▶ _What is being asked_: Report the count of lines where the string "pose" appears, and nothing else.

▶ _Records to process_:
____________________

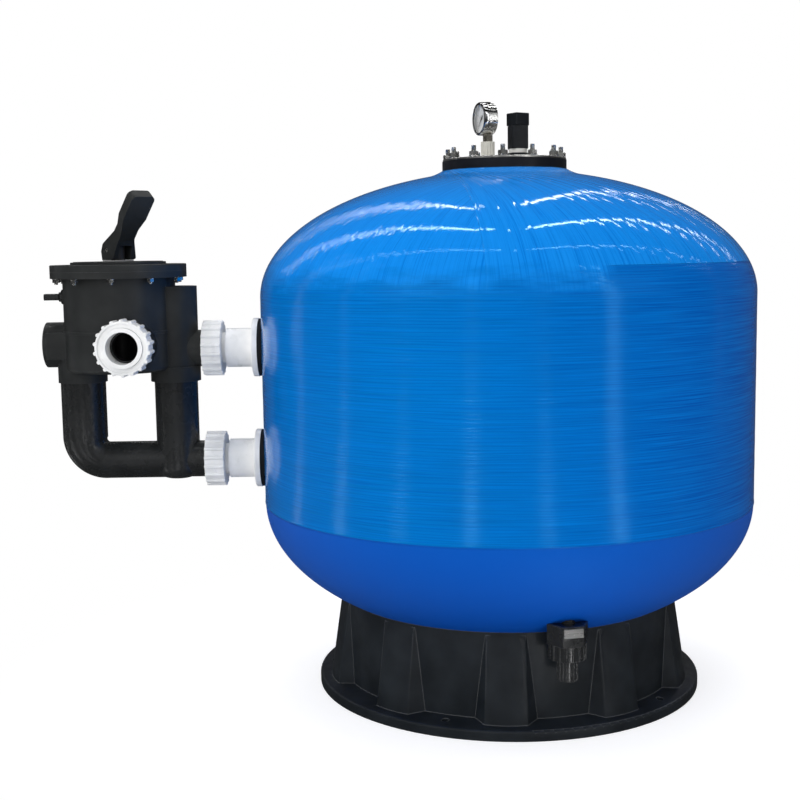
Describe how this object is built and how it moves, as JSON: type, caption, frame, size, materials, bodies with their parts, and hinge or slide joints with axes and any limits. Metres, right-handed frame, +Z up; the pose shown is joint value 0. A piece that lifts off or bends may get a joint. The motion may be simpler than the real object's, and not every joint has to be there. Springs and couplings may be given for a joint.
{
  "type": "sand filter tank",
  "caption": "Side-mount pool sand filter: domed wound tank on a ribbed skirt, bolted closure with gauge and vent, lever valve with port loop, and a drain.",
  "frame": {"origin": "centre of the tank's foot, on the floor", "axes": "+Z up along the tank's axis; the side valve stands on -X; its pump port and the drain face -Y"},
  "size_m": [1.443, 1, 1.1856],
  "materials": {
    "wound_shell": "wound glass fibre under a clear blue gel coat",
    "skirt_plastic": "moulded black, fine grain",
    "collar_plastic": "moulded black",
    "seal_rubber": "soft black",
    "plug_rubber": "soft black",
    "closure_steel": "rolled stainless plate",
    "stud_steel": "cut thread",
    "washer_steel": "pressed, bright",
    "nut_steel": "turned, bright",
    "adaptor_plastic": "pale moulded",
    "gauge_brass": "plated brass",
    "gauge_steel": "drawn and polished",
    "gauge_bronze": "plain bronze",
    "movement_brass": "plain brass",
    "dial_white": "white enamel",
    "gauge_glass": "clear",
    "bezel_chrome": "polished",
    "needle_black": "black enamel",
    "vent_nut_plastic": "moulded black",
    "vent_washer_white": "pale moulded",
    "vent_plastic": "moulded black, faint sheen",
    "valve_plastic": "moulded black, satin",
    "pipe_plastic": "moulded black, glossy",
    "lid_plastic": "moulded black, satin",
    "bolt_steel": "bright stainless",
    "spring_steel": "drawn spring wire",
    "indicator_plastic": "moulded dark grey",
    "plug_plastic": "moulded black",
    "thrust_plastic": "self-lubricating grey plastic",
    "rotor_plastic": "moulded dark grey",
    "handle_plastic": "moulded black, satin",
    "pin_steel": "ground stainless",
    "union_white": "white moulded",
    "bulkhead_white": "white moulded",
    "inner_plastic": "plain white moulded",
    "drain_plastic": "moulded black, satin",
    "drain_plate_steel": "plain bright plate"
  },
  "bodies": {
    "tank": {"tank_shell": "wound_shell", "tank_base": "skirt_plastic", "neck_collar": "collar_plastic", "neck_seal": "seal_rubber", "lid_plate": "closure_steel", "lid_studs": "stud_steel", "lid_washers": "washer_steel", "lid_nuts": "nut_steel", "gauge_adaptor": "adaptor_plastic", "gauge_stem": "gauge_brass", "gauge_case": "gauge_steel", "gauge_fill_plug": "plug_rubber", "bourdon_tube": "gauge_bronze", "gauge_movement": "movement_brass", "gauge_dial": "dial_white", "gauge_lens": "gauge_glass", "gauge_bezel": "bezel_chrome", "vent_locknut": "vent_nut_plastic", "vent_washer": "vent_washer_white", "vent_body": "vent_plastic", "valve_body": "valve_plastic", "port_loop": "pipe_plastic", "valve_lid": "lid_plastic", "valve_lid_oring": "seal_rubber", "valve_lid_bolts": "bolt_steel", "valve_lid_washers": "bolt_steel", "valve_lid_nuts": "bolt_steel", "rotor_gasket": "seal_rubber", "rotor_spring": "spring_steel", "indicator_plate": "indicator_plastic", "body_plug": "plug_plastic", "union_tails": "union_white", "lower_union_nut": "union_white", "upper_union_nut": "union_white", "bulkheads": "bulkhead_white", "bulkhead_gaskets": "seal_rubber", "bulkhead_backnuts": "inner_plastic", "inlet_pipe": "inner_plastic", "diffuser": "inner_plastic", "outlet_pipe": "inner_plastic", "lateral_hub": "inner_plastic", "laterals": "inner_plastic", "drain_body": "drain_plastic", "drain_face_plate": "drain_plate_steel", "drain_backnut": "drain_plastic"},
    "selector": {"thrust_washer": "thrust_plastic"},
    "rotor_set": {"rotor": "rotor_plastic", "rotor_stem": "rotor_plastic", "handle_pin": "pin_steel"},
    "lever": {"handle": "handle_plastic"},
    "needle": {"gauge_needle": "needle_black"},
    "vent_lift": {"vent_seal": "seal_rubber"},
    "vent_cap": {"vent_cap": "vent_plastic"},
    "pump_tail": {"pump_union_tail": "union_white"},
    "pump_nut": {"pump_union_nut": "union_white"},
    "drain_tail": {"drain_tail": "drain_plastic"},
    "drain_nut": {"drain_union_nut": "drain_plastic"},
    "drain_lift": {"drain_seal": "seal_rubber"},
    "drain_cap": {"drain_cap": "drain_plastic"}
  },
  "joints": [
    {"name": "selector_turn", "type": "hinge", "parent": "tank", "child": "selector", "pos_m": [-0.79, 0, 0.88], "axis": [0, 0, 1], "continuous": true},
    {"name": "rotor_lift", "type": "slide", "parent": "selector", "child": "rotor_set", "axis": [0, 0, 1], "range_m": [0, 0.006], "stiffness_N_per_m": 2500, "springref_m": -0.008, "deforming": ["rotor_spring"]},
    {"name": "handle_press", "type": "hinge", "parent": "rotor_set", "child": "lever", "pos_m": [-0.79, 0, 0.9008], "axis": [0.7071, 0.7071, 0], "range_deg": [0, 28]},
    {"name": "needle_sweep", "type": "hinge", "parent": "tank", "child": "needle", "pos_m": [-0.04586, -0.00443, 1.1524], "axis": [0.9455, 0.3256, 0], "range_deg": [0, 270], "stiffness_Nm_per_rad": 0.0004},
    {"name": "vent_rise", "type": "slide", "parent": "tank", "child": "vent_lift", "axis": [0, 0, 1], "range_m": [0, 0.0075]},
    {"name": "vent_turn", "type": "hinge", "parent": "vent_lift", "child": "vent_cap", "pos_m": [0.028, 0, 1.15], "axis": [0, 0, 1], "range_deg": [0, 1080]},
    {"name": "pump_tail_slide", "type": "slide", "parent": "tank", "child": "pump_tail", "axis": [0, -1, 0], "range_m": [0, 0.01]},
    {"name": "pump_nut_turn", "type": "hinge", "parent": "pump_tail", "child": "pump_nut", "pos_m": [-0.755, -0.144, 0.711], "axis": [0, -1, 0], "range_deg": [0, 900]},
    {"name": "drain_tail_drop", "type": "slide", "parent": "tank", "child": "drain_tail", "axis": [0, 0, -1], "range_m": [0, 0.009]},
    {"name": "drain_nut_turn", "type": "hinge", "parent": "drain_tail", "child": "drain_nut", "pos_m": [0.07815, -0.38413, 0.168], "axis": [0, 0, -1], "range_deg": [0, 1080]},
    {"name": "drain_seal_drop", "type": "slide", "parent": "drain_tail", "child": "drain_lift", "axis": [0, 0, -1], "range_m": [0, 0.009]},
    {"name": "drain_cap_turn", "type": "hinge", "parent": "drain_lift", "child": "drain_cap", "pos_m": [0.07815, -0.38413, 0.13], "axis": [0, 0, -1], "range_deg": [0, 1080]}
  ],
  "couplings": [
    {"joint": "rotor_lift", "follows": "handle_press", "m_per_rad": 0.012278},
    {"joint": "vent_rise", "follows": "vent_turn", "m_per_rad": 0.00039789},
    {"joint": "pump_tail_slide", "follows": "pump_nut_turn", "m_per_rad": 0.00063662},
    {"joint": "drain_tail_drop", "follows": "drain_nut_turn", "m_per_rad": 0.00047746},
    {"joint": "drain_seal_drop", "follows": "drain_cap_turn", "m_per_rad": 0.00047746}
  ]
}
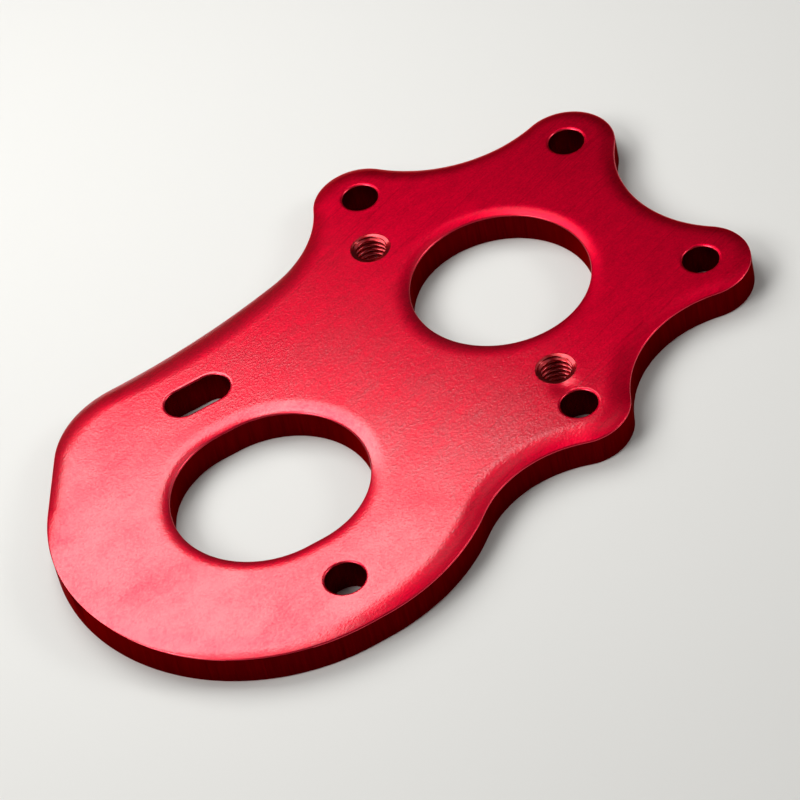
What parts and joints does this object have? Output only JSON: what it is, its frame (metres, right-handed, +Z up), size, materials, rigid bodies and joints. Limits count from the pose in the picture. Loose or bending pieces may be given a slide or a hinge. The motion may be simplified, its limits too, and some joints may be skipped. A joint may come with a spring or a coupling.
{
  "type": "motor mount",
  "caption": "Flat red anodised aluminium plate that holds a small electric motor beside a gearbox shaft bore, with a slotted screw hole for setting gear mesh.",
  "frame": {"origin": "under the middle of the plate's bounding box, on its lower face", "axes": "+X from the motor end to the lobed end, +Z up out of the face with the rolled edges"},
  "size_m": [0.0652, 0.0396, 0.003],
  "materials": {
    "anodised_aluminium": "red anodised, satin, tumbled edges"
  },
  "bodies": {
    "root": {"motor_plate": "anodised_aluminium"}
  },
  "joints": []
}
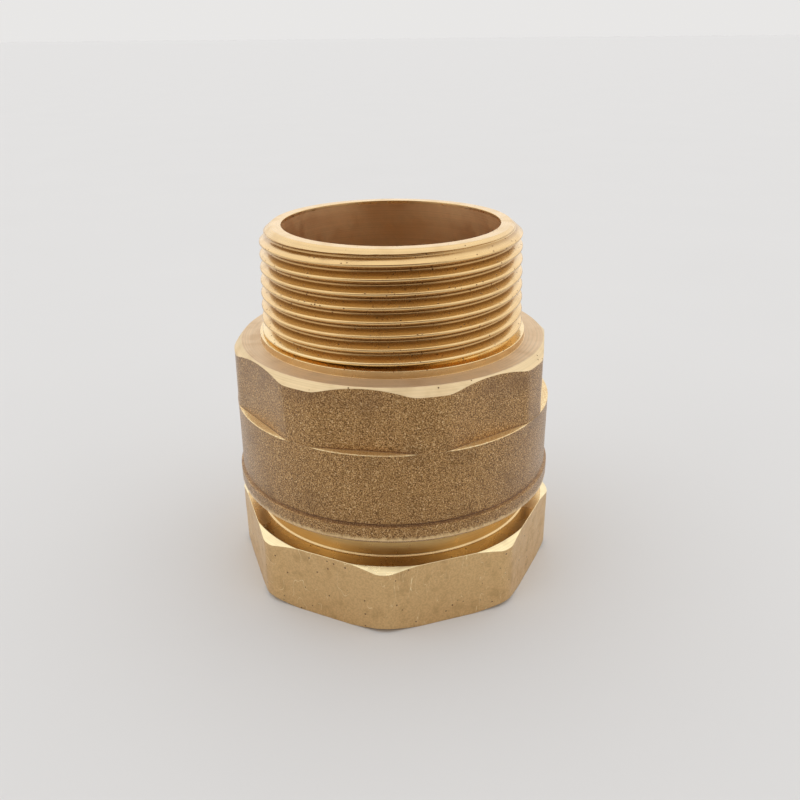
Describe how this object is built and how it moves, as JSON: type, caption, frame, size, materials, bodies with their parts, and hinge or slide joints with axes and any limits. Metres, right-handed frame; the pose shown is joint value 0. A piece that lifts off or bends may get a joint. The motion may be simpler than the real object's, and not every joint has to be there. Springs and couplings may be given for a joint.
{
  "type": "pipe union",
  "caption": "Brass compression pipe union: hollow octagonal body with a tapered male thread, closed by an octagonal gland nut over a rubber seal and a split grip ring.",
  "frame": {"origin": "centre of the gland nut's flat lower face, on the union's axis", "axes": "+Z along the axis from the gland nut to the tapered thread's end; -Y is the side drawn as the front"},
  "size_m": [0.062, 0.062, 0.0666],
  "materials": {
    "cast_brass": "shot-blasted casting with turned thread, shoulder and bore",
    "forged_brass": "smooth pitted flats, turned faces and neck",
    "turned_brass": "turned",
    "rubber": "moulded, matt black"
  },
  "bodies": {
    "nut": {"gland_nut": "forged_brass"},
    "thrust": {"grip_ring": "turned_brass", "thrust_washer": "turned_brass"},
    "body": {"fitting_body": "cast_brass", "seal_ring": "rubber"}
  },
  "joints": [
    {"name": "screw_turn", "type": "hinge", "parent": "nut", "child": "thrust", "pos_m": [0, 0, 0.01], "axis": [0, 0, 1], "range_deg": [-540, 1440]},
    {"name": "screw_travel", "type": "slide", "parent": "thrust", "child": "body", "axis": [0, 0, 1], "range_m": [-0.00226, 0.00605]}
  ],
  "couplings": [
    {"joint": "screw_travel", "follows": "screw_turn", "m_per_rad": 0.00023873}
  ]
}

____________________

▶ _Problem solution_: 3